Quinze minutos depois o vento aperta, uma das duplas de tow-in vai embora, mas três kitesurfistas chegam para dividir o pico ao lado com as duas duplas que ficaram. Um deles vem lá de fora, uns 300 metros pra esquerda, entra na onda bem antes, joga o kite no vento e passa uma seção impossível com uma velocidade animal e mesmo saindo da onda uns 50 metros ao lado do pico onde você está, sem atrapalhar ninguém, aumenta a sensação de que cada onda está sendo caçada ferozmente.

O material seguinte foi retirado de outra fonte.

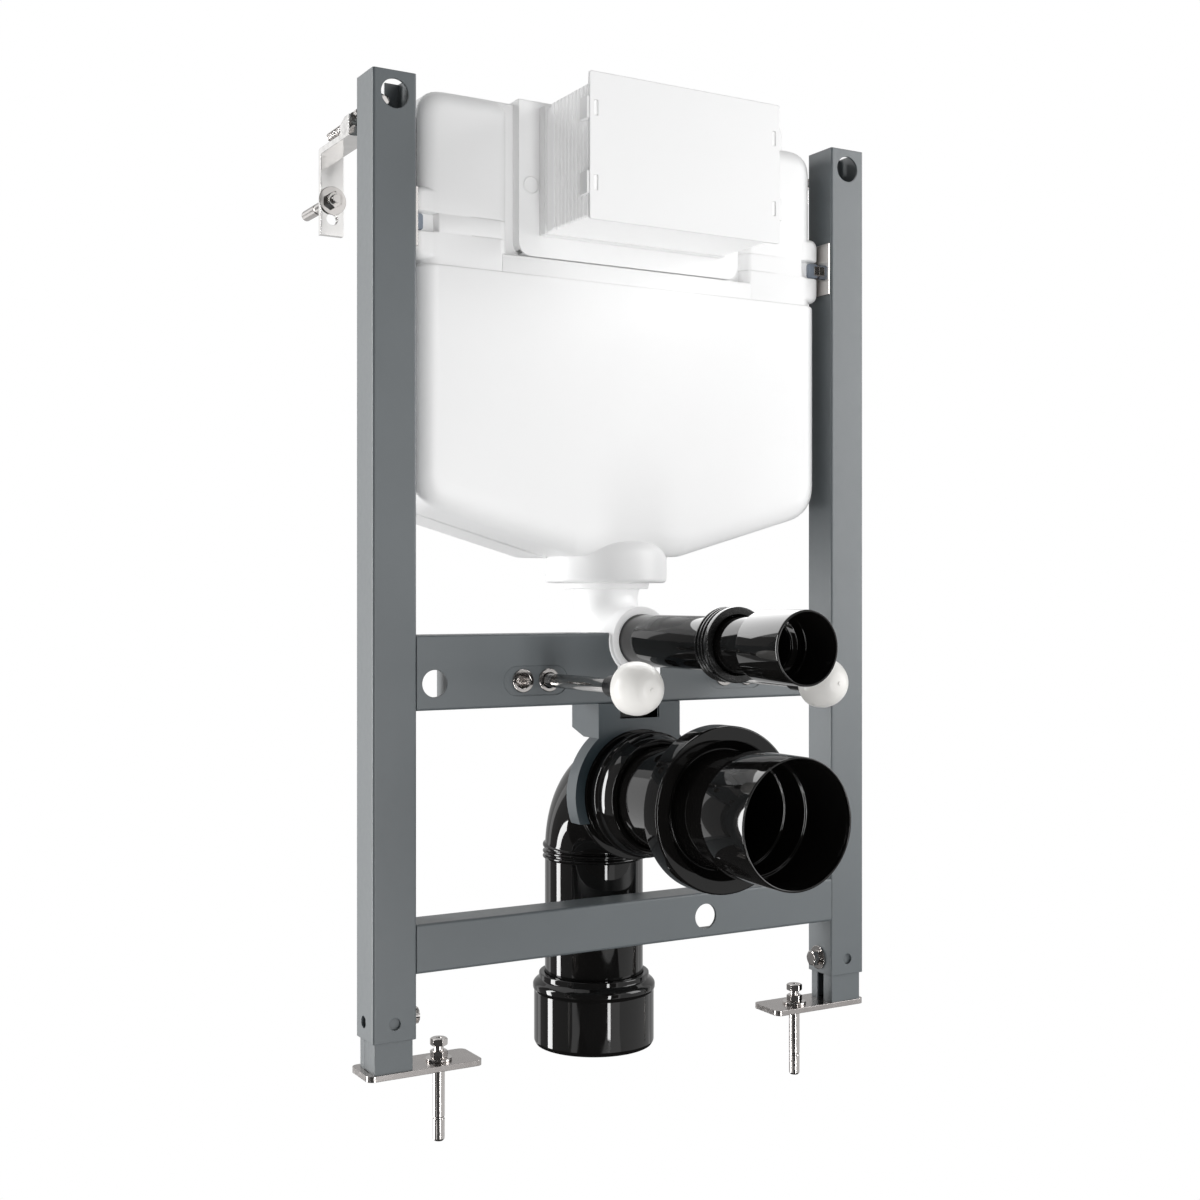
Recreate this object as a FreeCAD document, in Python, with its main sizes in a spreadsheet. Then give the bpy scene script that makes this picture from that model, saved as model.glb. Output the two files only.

Já tem uma hora que você está na água e ainda não "fez a cabeça". Olha para trás e suspira meio conformado com a visão de umas 30 pessoas boiando, umas sentadas e outras em pé, remo na mão. De repente, você olha para o canal e vê um surfista ajoelhado num longboard e dois surfistas em pé, cada um com um remo, os três entrando com os cabelos secos.  O seu olhar aperta e a testa franze em descrédito ─ eles não estão remando, mas se deslocam suavemente e silenciosamente na sua direção. Cada um tem uma pulseira escura, meio larga, com um visual futurístico e parece controlar alguma coisa com ela. Eles passam por fora e param meio longe, ainda mais longe do que os longboarders. Um deles começa a remar num balanço que nem parecia ser uma onda. Tem alguma coisa estranha, pois ele parece conseguir acompanhar a velocidade daquele balanço bem antes de virar uma onda. Nem um pranchão de 12 pés com 3 polegadas de espessura conseguiria fazer aquilo. A situação acima pode estar um pouco exagerada, mas não está muito longe de acontecer num futuro próximo.

Também, como sempre, tem o outro lado da moeda. Como é impossível voltar no tempo e frear a evolução das coisas, tem perspectivas interessantes que se abrem. Pessoas mais velhas que não conseguem remar direito serão beneficiadas. Crianças novas demais. Ou pessoas que simplesmente nunca tiveram aptidão para esforço físico poderão ter contato com as ondas, com o mar, lagoas e represas. Ainda, o desenvolvimento de motores com propulsão à bateria evitará mais queima de combustíveis fósseis.

A minha preocupação no primeiro parágrafo era baseada apenas na possível falta de educação dentro d'água que essa invenção pode proporcionar. Sem entender que, como todos dentro d'água, o proprietário de uma prancha que rema três ou quatro vezes mais deve esperar a sua vez, a presença de qualquer pessoa com uma prancha dessas no pico será um estorvo.